--- start Supplied records ---

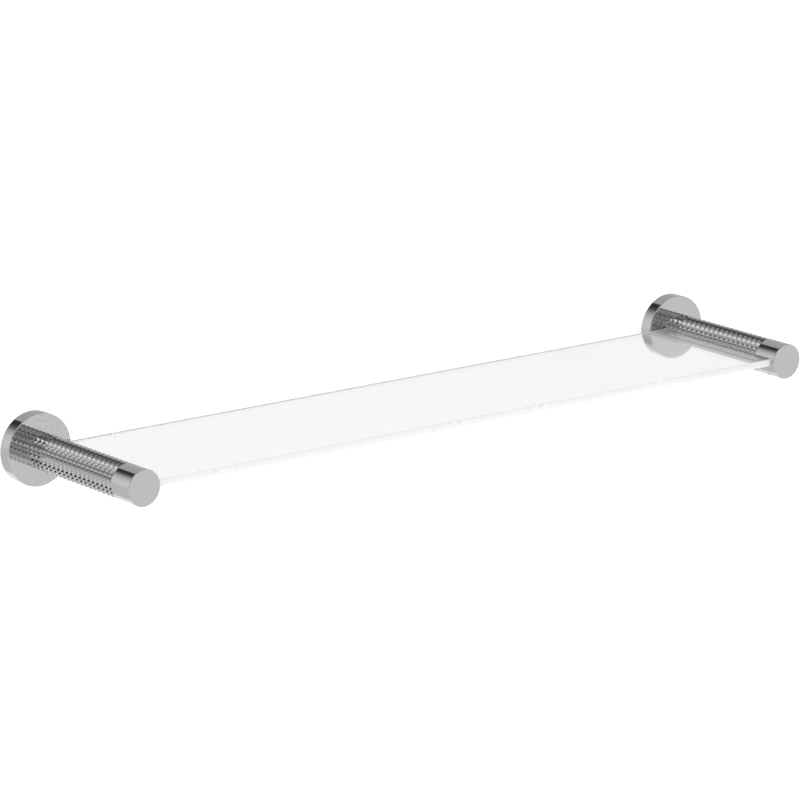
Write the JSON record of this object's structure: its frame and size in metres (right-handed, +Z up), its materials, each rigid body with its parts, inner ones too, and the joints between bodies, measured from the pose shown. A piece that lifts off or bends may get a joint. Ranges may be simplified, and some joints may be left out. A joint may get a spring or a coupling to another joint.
{
  "type": "glass wall shelf",
  "caption": "Wall shelf: a clear glass slab held in slotted round chrome posts with knurled sleeves, standing out from disc wall rosettes.",
  "frame": {"origin": "on the wall plane, midway between the posts, at the height of the post axes", "axes": "+X along the shelf, +Y into the wall (the posts stand out along -Y), +Z up"},
  "size_m": [0.608, 0.13, 0.05],
  "materials": {
    "polished_chrome": "polished mirror chrome plate",
    "clear_glass": "clear toughened glass with polished edges",
    "clear_gasket": "clear soft vinyl",
    "zinc_plate": "zinc-plated steel",
    "stainless_fastener": "plain stainless steel"
  },
  "bodies": {
    "root": {"glass_shelf": "clear_glass", "rosette_left": "polished_chrome", "rosette_right": "polished_chrome", "post_core_left": "polished_chrome", "post_core_right": "polished_chrome", "knurled_sleeve_left": "polished_chrome", "knurled_sleeve_right": "polished_chrome", "glass_gasket_left": "clear_gasket", "glass_gasket_right": "clear_gasket", "glass_grub_screw_left": "stainless_fastener", "glass_grub_screw_right": "stainless_fastener", "wall_plate_left": "zinc_plate", "wall_plate_right": "zinc_plate", "rosette_grub_screw_left": "stainless_fastener", "rosette_grub_screw_right": "stainless_fastener", "post_screw_left": "stainless_fastener", "post_screw_right": "stainless_fastener", "spring_washer_left": "stainless_fastener", "spring_washer_right": "stainless_fastener", "locating_pin_left": "stainless_fastener", "locating_pin_right": "stainless_fastener"}
  },
  "joints": []
}
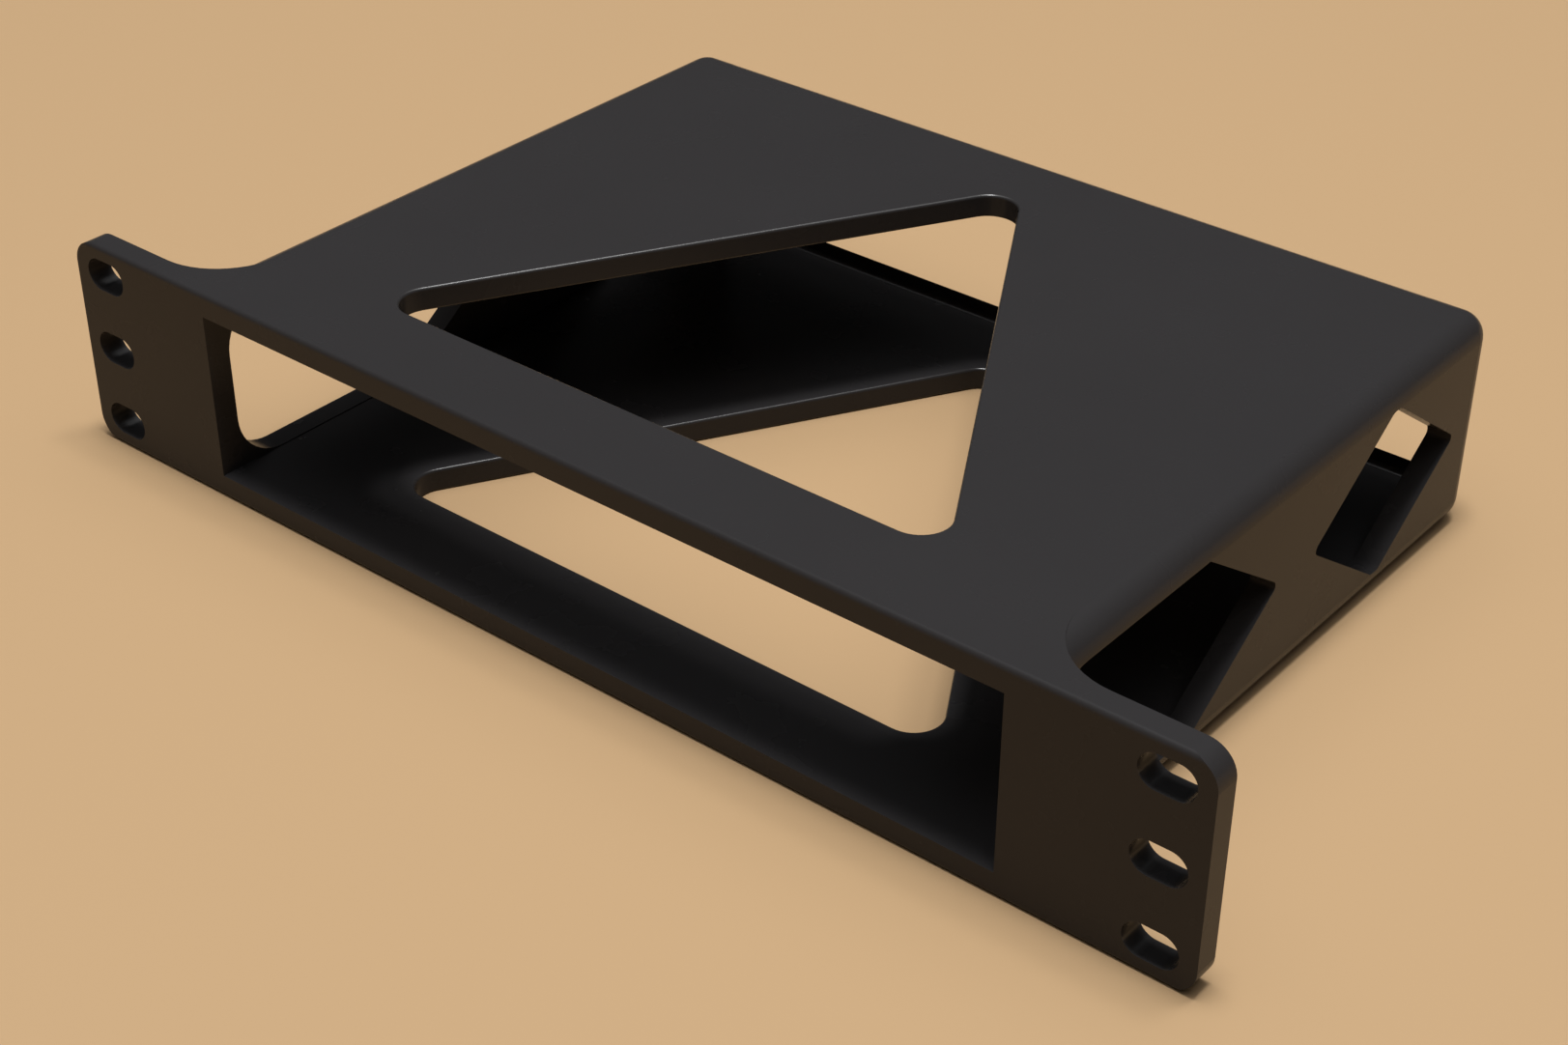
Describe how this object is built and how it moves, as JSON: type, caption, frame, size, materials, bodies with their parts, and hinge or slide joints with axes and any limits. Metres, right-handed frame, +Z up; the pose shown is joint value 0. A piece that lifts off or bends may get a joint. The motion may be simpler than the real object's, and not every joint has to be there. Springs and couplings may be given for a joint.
{
  "type": "rack mount panel",
  "caption": "One-piece ten-inch rack bracket: slotted front plate with an open box behind it for a flat device.",
  "frame": {"origin": "middle of the front face, and of the rack slots", "axes": "+X to the right seen from the front, +Y from the front face to the rear, +Z up"},
  "size_m": [0.254, 0.1465, 0.044],
  "materials": {
    "body": "matte"
  },
  "bodies": {
    "root": {"rack_panel": "body"}
  },
  "joints": []
}
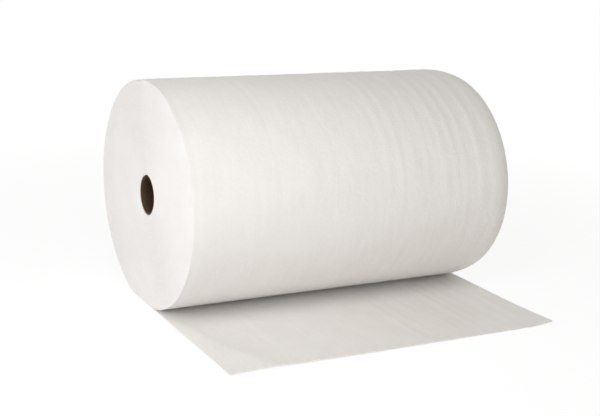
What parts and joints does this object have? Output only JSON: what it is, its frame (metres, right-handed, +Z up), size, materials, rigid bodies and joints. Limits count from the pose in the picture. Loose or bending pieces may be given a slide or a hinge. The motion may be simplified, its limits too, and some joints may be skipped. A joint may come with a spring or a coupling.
{
  "type": "foam wrap roll",
  "caption": "Wide roll of soft white packing foam sheet wound on a cardboard core, lying on its side with its free end laid flat in front.",
  "frame": {"origin": "on the floor, under the middle of the whole part, from the roll's back to the web's free edge", "axes": "+X along the roll's core, -Y towards the web's free edge, +Z up"},
  "size_m": [0.75, 0.7112, 0.4787],
  "materials": {
    "white_foam": "soft matte closed-cell polyethylene foam, slightly translucent, with fine ripples round the roll",
    "core_board": "dark brown recycled cardboard, spiral wound"
  },
  "bodies": {
    "root": {"foam_roll": "white_foam", "core_tube": "core_board"}
  },
  "joints": []
}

--- end Supplied records ---

**Stated exercise**
Everything from the line that contains "What parts and" through the end of the records must be duplicated exactly, and nothing outside that range.

**Solution for this exercise**
What parts and joints does this object have? Output only JSON: what it is, its frame (metres, right-handed, +Z up), size, materials, rigid bodies and joints. Limits count from the pose in the picture. Loose or bending pieces may be given a slide or a hinge. The motion may be simplified, its limits too, and some joints may be skipped. A joint may come with a spring or a coupling.
{
  "type": "foam wrap roll",
  "caption": "Wide roll of soft white packing foam sheet wound on a cardboard core, lying on its side with its free end laid flat in front.",
  "frame": {"origin": "on the floor, under the middle of the whole part, from the roll's back to the web's free edge", "axes": "+X along the roll's core, -Y towards the web's free edge, +Z up"},
  "size_m": [0.75, 0.7112, 0.4787],
  "materials": {
    "white_foam": "soft matte closed-cell polyethylene foam, slightly translucent, with fine ripples round the roll",
    "core_board": "dark brown recycled cardboard, spiral wound"
  },
  "bodies": {
    "root": {"foam_roll": "white_foam", "core_tube": "core_board"}
  },
  "joints": []
}